Senate investigation found Goldman created and sold toxic mortgage securities while simultaneously betting they would fail. Internal emails called their products 'shitty deals.'
“Goldman Sachs always acts in the best interests of our clients and maintains the highest ethical standards”
From “crazy” to confirmed
The Claim Is Made
This is the moment they called it crazy.
Goldman Sachs executives knew their mortgage securities were garbage. The only question was whether they'd profit more by selling them to unsuspecting clients or by betting against them. They chose both.
Between 2004 and 2007, Goldman created complex financial instruments bundled with subprime mortgages and marketed them to institutional investors—pension funds, insurance companies, and other banks that trusted Goldman's reputation. Simultaneously, the bank's own trading desk was placing massive bets that these same securities would collapse. It was a calculated scheme to profit regardless of outcome: make money on the sale, then make more money when the product failed.
The claim itself wasn't new. Journalists and financial analysts had suspected this behavior during the 2008 financial crisis, but proving it required access to internal communications. Initially, Goldman Sachs denied any wrongdoing. The bank's position was straightforward: they were sophisticated market participants engaging in legitimate hedging strategies. If they bet against their own products, that was simply prudent risk management, not fraud. The narrative they offered was one of an institution protecting itself in an uncertain market.
But in 2010, the Senate Permanent Subcommittee on Investigations examined Goldman's internal documents and emails. What they found was damning. An executive referred to one mortgage security as a "shitty deal." Another email showed employees discussing the potential for these products to fail while they continued selling them. The investigation documented that Goldman had created mortgage securities they believed were likely to lose value, then actively marketed them to clients while taking opposite positions in their trading operations.
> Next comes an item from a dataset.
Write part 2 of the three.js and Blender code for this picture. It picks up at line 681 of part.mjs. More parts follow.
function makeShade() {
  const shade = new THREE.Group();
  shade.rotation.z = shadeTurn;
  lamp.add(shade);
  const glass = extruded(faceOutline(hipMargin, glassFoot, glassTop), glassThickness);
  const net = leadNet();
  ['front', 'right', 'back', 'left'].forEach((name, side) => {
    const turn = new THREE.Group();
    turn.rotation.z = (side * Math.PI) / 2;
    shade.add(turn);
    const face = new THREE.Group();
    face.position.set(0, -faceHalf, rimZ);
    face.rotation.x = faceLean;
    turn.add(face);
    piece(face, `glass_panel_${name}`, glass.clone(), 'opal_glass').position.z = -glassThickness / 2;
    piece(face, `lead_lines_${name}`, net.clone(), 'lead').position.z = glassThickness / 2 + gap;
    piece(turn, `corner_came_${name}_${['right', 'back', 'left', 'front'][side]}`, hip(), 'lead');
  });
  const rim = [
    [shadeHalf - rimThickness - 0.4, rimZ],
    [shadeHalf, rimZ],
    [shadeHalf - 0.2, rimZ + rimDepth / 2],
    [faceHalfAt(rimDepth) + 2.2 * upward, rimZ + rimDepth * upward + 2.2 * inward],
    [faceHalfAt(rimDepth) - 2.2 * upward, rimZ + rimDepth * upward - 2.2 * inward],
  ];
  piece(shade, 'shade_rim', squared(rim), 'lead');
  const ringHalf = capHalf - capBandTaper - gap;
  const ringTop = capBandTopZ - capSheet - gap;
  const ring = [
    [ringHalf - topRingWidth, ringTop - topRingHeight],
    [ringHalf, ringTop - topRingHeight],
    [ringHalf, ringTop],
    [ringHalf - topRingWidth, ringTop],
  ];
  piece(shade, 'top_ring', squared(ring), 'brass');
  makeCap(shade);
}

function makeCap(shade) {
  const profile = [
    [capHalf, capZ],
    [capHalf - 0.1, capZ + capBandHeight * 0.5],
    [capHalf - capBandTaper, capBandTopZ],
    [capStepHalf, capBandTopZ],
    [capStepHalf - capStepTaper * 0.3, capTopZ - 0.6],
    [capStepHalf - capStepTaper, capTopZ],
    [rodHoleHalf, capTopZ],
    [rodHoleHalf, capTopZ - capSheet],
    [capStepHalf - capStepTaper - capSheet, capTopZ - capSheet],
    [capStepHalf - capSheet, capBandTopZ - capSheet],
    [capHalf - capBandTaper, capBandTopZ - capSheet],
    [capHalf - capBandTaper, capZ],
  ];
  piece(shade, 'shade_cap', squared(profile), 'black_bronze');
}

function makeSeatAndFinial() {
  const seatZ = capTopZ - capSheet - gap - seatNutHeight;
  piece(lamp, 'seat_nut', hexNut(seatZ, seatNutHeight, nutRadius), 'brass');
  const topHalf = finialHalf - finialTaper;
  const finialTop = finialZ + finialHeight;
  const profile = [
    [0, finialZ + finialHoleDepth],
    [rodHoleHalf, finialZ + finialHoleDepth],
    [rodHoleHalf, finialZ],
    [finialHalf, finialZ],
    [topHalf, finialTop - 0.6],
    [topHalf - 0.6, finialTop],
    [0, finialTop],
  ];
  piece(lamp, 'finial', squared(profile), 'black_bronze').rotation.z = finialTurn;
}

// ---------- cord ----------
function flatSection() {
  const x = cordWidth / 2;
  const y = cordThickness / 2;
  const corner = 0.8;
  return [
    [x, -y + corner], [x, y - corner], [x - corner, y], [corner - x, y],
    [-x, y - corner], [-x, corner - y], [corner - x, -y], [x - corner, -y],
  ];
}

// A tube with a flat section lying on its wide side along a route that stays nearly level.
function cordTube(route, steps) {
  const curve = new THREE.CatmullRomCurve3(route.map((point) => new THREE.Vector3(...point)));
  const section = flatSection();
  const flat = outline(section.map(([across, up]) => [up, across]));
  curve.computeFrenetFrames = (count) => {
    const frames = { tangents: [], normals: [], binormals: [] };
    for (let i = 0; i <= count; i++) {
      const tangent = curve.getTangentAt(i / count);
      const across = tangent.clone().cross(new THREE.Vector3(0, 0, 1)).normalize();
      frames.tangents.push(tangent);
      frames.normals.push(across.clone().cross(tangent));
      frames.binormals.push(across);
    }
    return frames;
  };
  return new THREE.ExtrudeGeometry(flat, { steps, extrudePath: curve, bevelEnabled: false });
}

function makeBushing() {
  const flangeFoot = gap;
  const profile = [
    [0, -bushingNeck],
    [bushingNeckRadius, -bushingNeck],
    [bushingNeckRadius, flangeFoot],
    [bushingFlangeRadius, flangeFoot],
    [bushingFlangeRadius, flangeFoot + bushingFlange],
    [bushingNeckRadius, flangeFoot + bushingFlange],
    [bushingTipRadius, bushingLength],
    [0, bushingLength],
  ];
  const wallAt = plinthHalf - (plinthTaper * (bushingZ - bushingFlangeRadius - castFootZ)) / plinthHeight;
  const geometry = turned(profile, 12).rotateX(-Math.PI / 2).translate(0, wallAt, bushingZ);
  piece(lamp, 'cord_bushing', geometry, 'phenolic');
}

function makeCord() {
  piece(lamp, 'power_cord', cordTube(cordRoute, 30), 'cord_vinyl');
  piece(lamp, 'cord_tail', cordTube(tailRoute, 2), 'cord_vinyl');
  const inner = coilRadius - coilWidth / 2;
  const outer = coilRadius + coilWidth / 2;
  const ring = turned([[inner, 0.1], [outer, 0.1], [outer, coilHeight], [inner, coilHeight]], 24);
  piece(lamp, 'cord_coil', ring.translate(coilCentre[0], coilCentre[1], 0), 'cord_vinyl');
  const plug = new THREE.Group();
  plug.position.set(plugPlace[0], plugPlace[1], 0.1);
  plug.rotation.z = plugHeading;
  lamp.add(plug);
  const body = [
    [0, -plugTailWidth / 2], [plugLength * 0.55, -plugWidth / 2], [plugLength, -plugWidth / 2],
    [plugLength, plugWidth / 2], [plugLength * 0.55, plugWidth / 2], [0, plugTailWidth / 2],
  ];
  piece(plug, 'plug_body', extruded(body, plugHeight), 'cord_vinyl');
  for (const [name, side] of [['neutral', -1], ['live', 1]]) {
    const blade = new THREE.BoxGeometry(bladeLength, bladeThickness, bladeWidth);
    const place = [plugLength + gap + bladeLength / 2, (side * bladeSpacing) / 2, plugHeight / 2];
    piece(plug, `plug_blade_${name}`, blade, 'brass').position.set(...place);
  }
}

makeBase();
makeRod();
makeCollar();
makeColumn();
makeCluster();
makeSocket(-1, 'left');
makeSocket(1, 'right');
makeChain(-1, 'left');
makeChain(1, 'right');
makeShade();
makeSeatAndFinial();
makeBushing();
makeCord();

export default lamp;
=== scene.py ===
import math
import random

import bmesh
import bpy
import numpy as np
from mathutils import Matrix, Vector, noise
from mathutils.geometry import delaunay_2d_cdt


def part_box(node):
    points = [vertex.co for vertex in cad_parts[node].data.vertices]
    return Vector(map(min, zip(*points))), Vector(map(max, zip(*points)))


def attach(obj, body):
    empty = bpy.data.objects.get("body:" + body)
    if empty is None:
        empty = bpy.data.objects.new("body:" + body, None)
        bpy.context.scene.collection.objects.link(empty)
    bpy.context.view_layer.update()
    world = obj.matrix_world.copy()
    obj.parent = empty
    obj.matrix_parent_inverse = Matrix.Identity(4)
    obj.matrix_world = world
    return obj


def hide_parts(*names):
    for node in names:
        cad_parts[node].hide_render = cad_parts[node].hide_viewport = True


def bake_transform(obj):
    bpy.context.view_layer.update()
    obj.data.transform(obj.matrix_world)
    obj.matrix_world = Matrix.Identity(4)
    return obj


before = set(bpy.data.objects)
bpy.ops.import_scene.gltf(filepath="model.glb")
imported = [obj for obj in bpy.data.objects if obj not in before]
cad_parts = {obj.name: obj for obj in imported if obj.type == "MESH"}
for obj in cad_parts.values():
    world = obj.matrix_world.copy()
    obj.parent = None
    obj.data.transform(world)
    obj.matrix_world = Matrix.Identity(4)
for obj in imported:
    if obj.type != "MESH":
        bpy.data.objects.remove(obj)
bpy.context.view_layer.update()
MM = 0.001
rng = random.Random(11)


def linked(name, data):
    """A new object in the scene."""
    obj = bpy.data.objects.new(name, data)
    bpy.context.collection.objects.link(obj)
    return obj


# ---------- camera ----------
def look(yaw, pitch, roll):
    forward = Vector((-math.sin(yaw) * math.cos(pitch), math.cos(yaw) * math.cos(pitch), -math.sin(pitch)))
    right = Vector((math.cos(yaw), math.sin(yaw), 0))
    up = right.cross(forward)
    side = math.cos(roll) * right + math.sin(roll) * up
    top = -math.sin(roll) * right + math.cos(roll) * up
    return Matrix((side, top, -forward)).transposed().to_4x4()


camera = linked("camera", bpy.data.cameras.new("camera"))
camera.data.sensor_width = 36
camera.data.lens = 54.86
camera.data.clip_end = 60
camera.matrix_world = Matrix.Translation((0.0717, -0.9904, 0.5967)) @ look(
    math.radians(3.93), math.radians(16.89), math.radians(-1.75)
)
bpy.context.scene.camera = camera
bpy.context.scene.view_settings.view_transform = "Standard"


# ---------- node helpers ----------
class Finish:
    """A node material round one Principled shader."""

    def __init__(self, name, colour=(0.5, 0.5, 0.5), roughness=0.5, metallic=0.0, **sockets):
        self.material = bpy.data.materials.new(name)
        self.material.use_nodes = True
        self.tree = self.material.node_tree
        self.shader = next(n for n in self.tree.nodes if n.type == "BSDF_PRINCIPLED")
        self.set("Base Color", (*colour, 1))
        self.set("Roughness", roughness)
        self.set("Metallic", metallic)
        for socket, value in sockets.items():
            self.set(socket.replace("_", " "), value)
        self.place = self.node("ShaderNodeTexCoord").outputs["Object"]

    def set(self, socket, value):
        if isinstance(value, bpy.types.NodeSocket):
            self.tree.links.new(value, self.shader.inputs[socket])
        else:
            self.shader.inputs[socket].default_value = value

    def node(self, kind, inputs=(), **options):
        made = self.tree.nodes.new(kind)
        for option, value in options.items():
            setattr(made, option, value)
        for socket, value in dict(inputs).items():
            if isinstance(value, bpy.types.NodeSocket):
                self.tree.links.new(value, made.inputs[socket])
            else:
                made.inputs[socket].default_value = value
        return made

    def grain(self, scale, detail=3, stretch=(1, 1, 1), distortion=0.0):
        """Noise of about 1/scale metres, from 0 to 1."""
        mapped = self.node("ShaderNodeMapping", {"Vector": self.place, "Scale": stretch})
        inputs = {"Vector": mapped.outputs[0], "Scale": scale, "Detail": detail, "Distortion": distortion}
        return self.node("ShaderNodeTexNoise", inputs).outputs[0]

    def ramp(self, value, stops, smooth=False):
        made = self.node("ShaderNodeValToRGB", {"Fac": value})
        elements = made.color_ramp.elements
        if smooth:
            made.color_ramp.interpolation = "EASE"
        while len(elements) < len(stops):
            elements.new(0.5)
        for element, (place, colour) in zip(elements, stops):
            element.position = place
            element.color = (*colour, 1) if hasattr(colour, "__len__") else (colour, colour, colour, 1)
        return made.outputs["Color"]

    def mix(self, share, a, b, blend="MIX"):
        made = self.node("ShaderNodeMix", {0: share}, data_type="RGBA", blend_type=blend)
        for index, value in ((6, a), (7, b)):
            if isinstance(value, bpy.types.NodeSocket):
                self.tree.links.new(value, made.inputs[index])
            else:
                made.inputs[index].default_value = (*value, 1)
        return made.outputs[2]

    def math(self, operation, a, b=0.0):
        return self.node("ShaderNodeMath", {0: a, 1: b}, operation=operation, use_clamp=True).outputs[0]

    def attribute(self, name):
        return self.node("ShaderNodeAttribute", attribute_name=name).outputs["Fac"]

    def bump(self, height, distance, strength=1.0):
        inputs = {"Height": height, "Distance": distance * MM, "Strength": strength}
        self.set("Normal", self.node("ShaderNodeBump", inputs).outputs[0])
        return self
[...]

The evidence was specific and quantifiable. Goldman sold approximately $4.9 billion in mortgage-backed securities to clients between 2004 and 2007. During this same period, they held a net short position worth hundreds of millions of dollars—meaning they'd bet the market would go down. When the housing market collapsed, clients holding these securities lost billions while Goldman's short positions generated enormous profits. The bank had essentially placed a one-way bet at their clients' expense.
The Senate investigation concluded in April 2011, publicly detailing this behavior. Rather than face criminal charges, Goldman settled with the Securities and Exchange Commission for $550 million in July 2010—a significant figure that nevertheless amounted to roughly two weeks of the bank's annual revenue. No executives faced criminal prosecution. No one went to jail.
This matters for a fundamental reason: it demonstrated that the safeguards supposedly protecting investors had failed completely. If Goldman Sachs—one of the world's most prestigious financial institutions—could knowingly sell bad products while betting against them, and face minimal consequences, it revealed something broken at the institutional level. Trust in financial markets depends on the assumption that those selling products have at least some alignment with those buying them. This case proved that assumption was naive.
What's particularly relevant today is that this wasn't a rogue trader or a single bad actor. The behavior was systematic and widespread across the organization. Which means the question wasn't whether Goldman acted unethically in this case. They did, demonstrably. The real question was whether the system held anyone accountable for it. History suggests it didn't.